Lucene分词初探---LetterTokenizer

最新推荐文章于 2022-09-28 08:46:52 发布

转载最新推荐文章于 2022-09-28 08:46:52 发布 · 1k 阅读

文章标签：

#lucene #buffer #token #算法 #数据库 #string

搜索引擎专栏收录该内容

14 篇文章

订阅专栏

本文深入探讨了Lucene中的分词工具LetterTokenizer和CharTokenizer，通过具体代码示例展示了如何将输入文本切分为独立词汇，并封装成Token。重点剖析了CharTokenizer的next()方法，介绍其遍历输入字符串并根据特殊符号进行分词的原理。

关于分词就不多介绍了,园子里很多这样的文章.birdshover就写了一些关于分词的文章.在这里我主要深入Lucene分词工具的内部算法,希望能与大家一起交流.

Lucene与分词有关的类的结构图如下:

(图片引自:http://www.cnblogs.com/birdshover/archive/2008/08/28/1279044.html)
在本节主要讨论LetterTokenizer和CharTokenizer,实际上算法的实现是在CharTokenizer中的next()中实现的.
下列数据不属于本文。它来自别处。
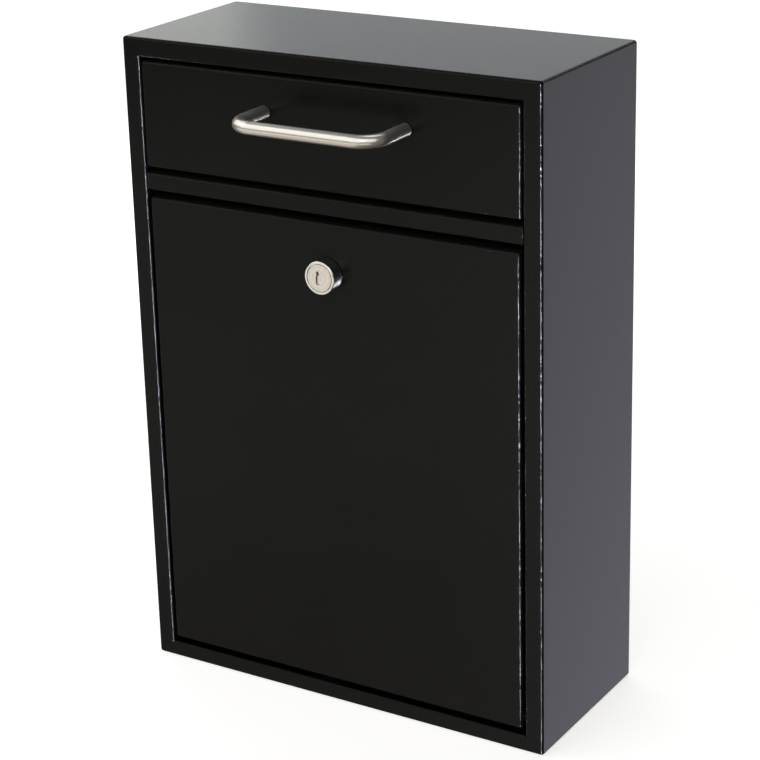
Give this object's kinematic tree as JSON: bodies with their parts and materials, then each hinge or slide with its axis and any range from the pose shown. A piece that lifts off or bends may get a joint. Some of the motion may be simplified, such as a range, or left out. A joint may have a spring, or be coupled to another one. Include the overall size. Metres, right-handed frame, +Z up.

首先为了有个感性的认识,来看一个LetterTokenizer的例子:

Code
using System;
using System.Collections.Generic;
using System.Text;

using Lucene.Net.Analysis;
using System.IO;
namespace ConsoleTestProject
{
    public class TestLetterTokenizer
    {
        //测试数据
        static string TEST_TEXT = "达梦数据库，DM Database!";

        public static void Test()
        {
            TokenStream ts = new LetterTokenizer(new StringReader(TEST_TEXT));
            Token token;
            while ((token = ts.Next()) != null)
            {
                Console.WriteLine(token.TermText());
            }
            ts.Close();
        }
        static void Main(string[] args)
        {
            Test();
            Console.Read();
        }
    }
}

输出结果如下:

达梦数据库

Database

LetterTokenizer中的next()方法继承自CharTokenizer.

下面将对CharTokenizer的next()方法进行详细解剖:

Code
using System;

namespace Lucene.Net.Analysis
{
    /// <summary>An abstract base class for simple, character-oriented tokenizers.</summary>
    public abstract class CharTokenizer : Tokenizer
    {
        public CharTokenizer(System.IO.TextReader input) : base(input)
        {
        }

        private int offset = 0, bufferIndex = 0, dataLen = 0;
        private const int MAX_WORD_LEN = 255;  //允许的单词的最大长度
        private const int IO_BUFFER_SIZE = 1024;  //一次允许最大的字符数
        private char[] buffer = new char[MAX_WORD_LEN]; //单词缓冲区,构造Token的数据来源
        private char[] ioBuffer = new char[IO_BUFFER_SIZE];//输入字符串存放的缓冲区

    //检查当前字符是能够生成Token的字符,留给子类实现
        protected internal abstract bool IsTokenChar(char c);

        protected internal virtual char Normalize(char c)
        {
            return c;
        }

        /// <summary>Returns the next token in the stream, or null at EOS. </summary>
        public override Token Next()
        {
            int length = 0; //单词的长度
            /**
             * offset记录当前字符中原字符串中总的位置,它与bufferIndex的值有区别的,
             * bufferIndex代表当前字符在这一次读取的字符串中的位置(它的最大值受ioBuffer大小限制)
             */
            int start = offset;
            while (true)
            {
                char c;

                offset++;
                if (bufferIndex >= dataLen) //dataLen代表每次读取字符串的长度
                {
                    dataLen = input.Read((System.Char[]) ioBuffer, 0, ioBuffer.Length);
                    bufferIndex = 0;
                }
                //如果没有数据了则退出循环
                if (dataLen <= 0)
                {
                    if (length > 0)
                        break;
                    else
                        return null;
                }
                else
                    c = ioBuffer[bufferIndex++]; //bufferIndex为ioBuffer字符的位移量

                if (IsTokenChar(c))
                {
                    // if it's a token char
           if (length == 0)
               // start of token
               start = offset - 1;  //start为每个单词在原始字符串中的起始位置

                    buffer[length++] = Normalize(c); // buffer it, normalized
                    //单词长度超过允许的最大长度,则退出循环
                    if (length == MAX_WORD_LEN)
                    // buffer overflow!
                        break;
                }
                else if (length > 0)
                // at non-Letter w/ chars
                    break; // return 'em
            }
            //把数据封装成一个Token返回
            return new Token(new System.String(buffer, 0, length), start, start + length);
        }
    }
}

根据程序中的注释很容易就会明白该算法的大体思想:

遍历输入字符串,根据特殊符号将输入字符串分成一个个单词,然后封装成Token返回,时间复杂度为O(n).